Ein vorsichtiges Lächeln huscht über das niedliche Kindergesicht und ich kann nicht anders als zurück zu lächeln. Meine Gesichtsmuskeln fühlen sich dabei ziemlich steif an. Wann hatte ich zum letzten Mal gelächelt?
„Ich bin Shaima, und du?“ Die Frage reißt mich aus meinen Gedanken.
„Mikail“, antworte ich. Ich spüre, wie ein warmes Gefühl meine Brust durchflutete. Wann hatte mich zum letzten Mal jemand nach meinem Namen gefragt, der nicht mit einer Behörde in Verbindung stand?
Gerührt schaue ich wieder in die braunen Kinderaugen, bevor mein Blick erneut die belebte Straße nach den Eltern des Mädchens absucht. Doch noch immer kann ich weit und breit niemanden ausmachen, der Shaima im Auge zu haben scheint.
Mir ist nicht ganz wohl; ein dumpfes Gefühl liegt schwer wie ein Stein in meiner Magengrube. „Wo sind denn deine Eltern?“ Ich spreche mein Unbehagen aus.
Der traurige Ausdruck in Shaimas Augen nimmt mit einem Mal zu. „Daheim“, flüstert sie.
Ich bin äußerst verwundert. Dieser kleine Mensch neben mir ist vielleicht sieben oder acht Jahre alt. Welche Eltern lassen ihr Kind in diesem Alter ganz alleine durch eine Großstadt wie diese laufen? Und wieso hatten sie Shaima nicht beigebracht, nicht mit fremden Männern zu sprechen? Ich habe aufgehört zu zählen, wie viele Mütter ihren Kindern das einschärften, wenn sie an mir vorbei gingen.
Prüfend blicken mich Shaimas große Augen an. „Du bist auch allein, oder?“, stellt sie nach kurzem Nachdenken fest.
Ja, das stimmt, ich bin allein. Das ist leider ziemlich offensichtlich. Aber warum „auch“? Dieses Mädchen hat doch eine Familie.
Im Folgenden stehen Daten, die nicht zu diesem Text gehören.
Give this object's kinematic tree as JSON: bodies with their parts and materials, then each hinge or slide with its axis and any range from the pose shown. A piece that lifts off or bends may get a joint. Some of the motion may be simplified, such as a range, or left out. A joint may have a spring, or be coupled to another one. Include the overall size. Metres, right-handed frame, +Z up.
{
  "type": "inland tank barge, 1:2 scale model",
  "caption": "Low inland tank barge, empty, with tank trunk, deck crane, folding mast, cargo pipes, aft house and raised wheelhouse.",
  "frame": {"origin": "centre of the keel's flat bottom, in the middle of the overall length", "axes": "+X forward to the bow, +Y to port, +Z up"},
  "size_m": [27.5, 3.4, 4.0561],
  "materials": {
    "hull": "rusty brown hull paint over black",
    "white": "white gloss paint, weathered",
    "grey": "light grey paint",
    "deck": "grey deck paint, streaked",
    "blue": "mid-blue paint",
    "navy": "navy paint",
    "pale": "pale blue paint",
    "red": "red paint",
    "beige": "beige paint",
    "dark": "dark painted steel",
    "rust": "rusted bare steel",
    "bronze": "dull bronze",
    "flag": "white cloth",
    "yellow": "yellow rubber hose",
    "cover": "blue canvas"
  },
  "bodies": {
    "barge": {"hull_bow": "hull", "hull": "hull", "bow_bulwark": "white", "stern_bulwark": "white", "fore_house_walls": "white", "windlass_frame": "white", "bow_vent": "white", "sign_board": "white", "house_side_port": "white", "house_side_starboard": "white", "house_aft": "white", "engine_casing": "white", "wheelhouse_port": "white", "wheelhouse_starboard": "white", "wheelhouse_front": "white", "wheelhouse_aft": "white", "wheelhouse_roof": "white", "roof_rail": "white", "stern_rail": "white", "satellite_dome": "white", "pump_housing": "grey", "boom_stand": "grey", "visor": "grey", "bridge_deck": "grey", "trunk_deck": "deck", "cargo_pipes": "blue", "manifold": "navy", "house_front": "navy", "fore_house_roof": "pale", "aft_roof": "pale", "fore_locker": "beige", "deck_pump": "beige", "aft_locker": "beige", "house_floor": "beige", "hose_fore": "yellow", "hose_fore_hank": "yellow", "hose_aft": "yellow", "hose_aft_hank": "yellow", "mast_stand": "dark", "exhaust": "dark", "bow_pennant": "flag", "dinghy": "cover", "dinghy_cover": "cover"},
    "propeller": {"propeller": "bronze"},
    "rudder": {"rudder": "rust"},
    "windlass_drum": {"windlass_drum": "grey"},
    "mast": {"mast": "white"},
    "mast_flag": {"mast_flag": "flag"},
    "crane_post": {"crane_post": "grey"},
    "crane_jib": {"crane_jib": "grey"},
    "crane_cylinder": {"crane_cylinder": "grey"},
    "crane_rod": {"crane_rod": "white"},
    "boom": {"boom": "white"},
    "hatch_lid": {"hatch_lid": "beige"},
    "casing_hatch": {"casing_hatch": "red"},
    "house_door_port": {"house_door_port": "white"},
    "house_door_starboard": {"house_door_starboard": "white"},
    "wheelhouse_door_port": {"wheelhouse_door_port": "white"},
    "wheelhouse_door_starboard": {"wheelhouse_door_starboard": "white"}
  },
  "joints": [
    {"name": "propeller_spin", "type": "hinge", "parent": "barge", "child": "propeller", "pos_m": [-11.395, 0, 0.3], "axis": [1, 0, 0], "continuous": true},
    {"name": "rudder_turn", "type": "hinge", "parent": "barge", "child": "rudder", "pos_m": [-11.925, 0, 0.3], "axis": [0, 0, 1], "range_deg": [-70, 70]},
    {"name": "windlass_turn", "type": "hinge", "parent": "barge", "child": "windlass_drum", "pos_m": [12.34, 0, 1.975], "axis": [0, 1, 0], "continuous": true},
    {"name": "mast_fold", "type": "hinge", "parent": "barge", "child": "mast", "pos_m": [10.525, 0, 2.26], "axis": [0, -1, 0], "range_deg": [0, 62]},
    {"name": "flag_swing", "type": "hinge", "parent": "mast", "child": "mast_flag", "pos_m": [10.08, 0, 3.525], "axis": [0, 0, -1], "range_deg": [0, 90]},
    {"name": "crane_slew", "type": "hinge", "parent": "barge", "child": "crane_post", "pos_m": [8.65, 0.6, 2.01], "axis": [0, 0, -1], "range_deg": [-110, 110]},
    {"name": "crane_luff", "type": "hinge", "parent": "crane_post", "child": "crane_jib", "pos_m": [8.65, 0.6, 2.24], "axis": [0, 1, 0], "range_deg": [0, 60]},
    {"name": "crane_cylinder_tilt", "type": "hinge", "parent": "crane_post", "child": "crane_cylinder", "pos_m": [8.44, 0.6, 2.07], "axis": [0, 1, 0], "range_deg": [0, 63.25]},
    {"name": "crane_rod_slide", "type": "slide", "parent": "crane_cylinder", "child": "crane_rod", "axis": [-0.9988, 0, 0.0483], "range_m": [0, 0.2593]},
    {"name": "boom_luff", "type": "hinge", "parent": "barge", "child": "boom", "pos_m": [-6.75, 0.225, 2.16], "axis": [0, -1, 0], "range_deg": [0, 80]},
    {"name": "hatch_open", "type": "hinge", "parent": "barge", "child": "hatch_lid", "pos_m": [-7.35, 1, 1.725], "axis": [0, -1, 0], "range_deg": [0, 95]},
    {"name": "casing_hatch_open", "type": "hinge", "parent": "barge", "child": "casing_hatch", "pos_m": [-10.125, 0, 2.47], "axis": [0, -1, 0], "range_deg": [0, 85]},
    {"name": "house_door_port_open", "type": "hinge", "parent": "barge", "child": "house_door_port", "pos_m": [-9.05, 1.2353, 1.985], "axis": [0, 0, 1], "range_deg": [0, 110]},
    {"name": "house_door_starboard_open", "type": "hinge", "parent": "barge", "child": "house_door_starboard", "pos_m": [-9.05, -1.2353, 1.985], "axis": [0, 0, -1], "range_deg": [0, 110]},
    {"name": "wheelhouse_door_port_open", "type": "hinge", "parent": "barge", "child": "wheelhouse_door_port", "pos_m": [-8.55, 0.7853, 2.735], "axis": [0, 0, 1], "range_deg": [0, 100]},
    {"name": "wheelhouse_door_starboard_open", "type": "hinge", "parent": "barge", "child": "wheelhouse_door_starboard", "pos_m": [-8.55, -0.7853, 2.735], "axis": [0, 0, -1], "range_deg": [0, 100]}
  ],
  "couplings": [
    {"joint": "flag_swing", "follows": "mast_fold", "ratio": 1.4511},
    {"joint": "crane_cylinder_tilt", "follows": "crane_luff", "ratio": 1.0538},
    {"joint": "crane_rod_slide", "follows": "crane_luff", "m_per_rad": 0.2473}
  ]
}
Mein kurzes Schweigen scheint die Kleine als Zustimmung zu betrachten. Ohne ein weiteres Wort setzt sie sich neben mich auf den Boden. Ich fühle mich unwohl. Was mögen die Leute denken, wenn sie mich hier mit einem gut gekleideten kleinen Mädchen sitzen sehen? Bestimmt halten sie mich für einen Perversen, einen Kinderschänder.
Die Blicke, die ich zugeworfen bekomme, sprechen Bände und ich weiß wieder, warum ich meistens nur noch die Beine der Leute betrachte.
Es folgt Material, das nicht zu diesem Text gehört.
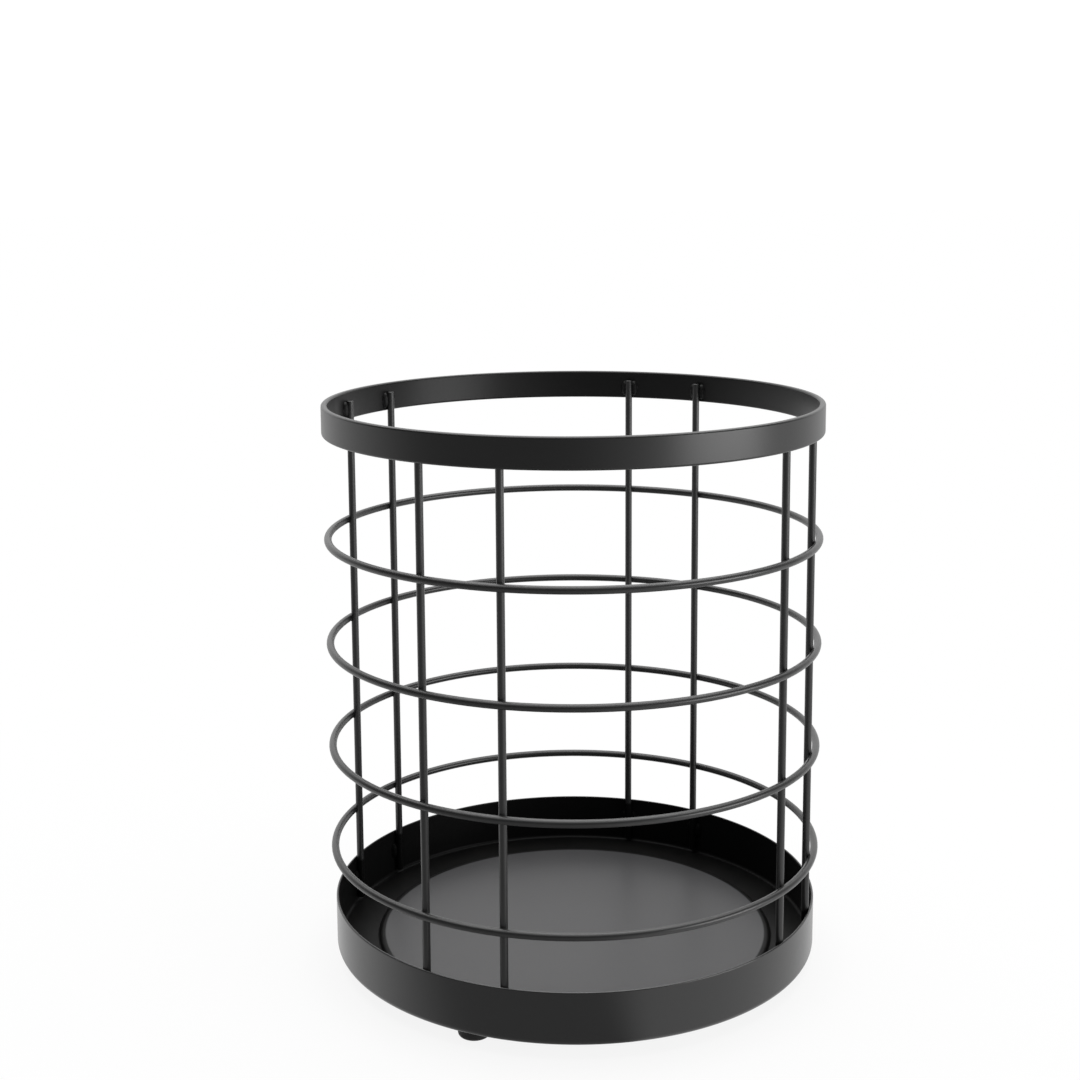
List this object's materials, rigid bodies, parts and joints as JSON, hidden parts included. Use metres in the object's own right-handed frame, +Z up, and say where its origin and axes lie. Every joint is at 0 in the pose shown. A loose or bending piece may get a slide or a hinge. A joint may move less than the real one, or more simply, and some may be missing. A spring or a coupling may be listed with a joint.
{
  "type": "utensil holder",
  "caption": "Round open wire utensil holder: paired uprights and hoops between a flat rim band and a shallow pressed tray on small rubber feet.",
  "frame": {"origin": "on the surface that the feet stand on, below the middle of the tray", "axes": "+Z up along the holder's axis; +X and +Y each point at the middle of a pair of uprights and a foot"},
  "size_m": [0.16, 0.16, 0.1831],
  "materials": {
    "band_coat": "satin black powder coat on steel strip",
    "tray_coat": "satin black powder coat on pressed sheet steel",
    "wire_coat": "satin black powder coat on round steel wire",
    "weld_coat": "satin black powder coat over small tack welds",
    "foot_rubber": "matt black moulded rubber"
  },
  "bodies": {
    "root": {"rim_band": "band_coat", "base_tray": "tray_coat", "hoop_1": "wire_coat", "hoop_2": "wire_coat", "hoop_3": "wire_coat", "hoop_4": "wire_coat", "upright_1": "wire_coat", "upright_2": "wire_coat", "upright_3": "wire_coat", "upright_4": "wire_coat", "upright_5": "wire_coat", "upright_6": "wire_coat", "upright_7": "wire_coat", "upright_8": "wire_coat", "foot_1": "foot_rubber", "foot_2": "foot_rubber", "foot_3": "foot_rubber", "foot_4": "foot_rubber", "rim_welds": "weld_coat", "tray_welds": "weld_coat"}
  },
  "joints": []
}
Doch trotz allem spüre ich ganz tief in meinem Inneren eine kleine Freude pulsieren. Ich liebe Kinder, ihre ungezwungene Art und ihre Lebensfreude. Sie erinnern mich an das Leben, das ich hätte haben können, an all die Hoffnungen und Möglichkeiten, die jedem Menschen in dieser Welt offen stehen sollten, all die, die mir genommen wurden.
Mit einem Mal fängt Shaima an zu reden mit ihrer lieblichen Stimme. Sie erzählt mir von ihrer Familie, von ihren zahlreichen Geschwistern, ihrer Mutter und den schönen Geschichten, die sie erzählen kann, von ihrem Vater, der ihr alles zeigt und erklärt, was sie wissen möchte. Wehmütig denke ich an meine eigene Kindheit zurück, an die glücklichste und schrecklichste Zeit meines Lebens, doch in diesem Moment sehe ich die schönen Momente vor mir.
„Sie sind tot.“
„Was?“ Erschrocken fahre ich aus meinen Gedanken. Woher weiß sie, dass meine Familie tot ist?
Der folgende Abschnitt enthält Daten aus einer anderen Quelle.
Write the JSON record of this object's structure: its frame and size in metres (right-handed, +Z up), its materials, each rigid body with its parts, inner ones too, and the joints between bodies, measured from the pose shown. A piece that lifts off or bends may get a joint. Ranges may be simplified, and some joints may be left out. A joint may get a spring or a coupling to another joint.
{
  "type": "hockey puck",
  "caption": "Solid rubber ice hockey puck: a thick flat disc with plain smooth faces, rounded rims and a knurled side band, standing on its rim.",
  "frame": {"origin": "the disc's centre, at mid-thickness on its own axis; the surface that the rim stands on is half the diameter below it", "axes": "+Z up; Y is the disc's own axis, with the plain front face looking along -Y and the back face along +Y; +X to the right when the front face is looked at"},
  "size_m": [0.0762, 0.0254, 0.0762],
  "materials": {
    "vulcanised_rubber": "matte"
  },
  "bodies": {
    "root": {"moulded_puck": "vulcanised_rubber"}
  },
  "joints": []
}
Meine Familie ist tot.“ Shaimas Stimme dringt wie aus weiter Ferne an mein Ohr. Beklommenheit breitet sich in mir aus, schmerzhaft krampft sich mein Herz zusammen und ich schließe die schweren Lider. Vor meinen Augen wird es dunkel.
Da spüre ich sie wieder, den Eisregen, den unbarmherzigen Wind, mein schwaches gequältes Herz. Waren sie doch kein Traum? Das Unwetter scheint mich wieder in seinen grauen Mantel zu hüllen. Doch nun ist mir ganz warm. Das muss die Sonne sein, denke ich völlig benommen. Die einzige, die mein einsames Herz noch wärmt. Und Shaima, sie auch. Leicht spüre ich ihren kleinen Körper an meiner Seite, während ihre süße Stimme in meinen Ohren klingt.
Wie von selbst lösen meine Finger die Knöpfe meines Mantels und schälen meine Arme aus den löchrigen Ärmeln. Angenehmer Wind kühlt meine heißen Arme und meinen warmen Oberkörper.
Gleißendes Licht ist alles, was ich sehe, und ich genieße diesen perfekten Moment als wäre er die Ewigkeit.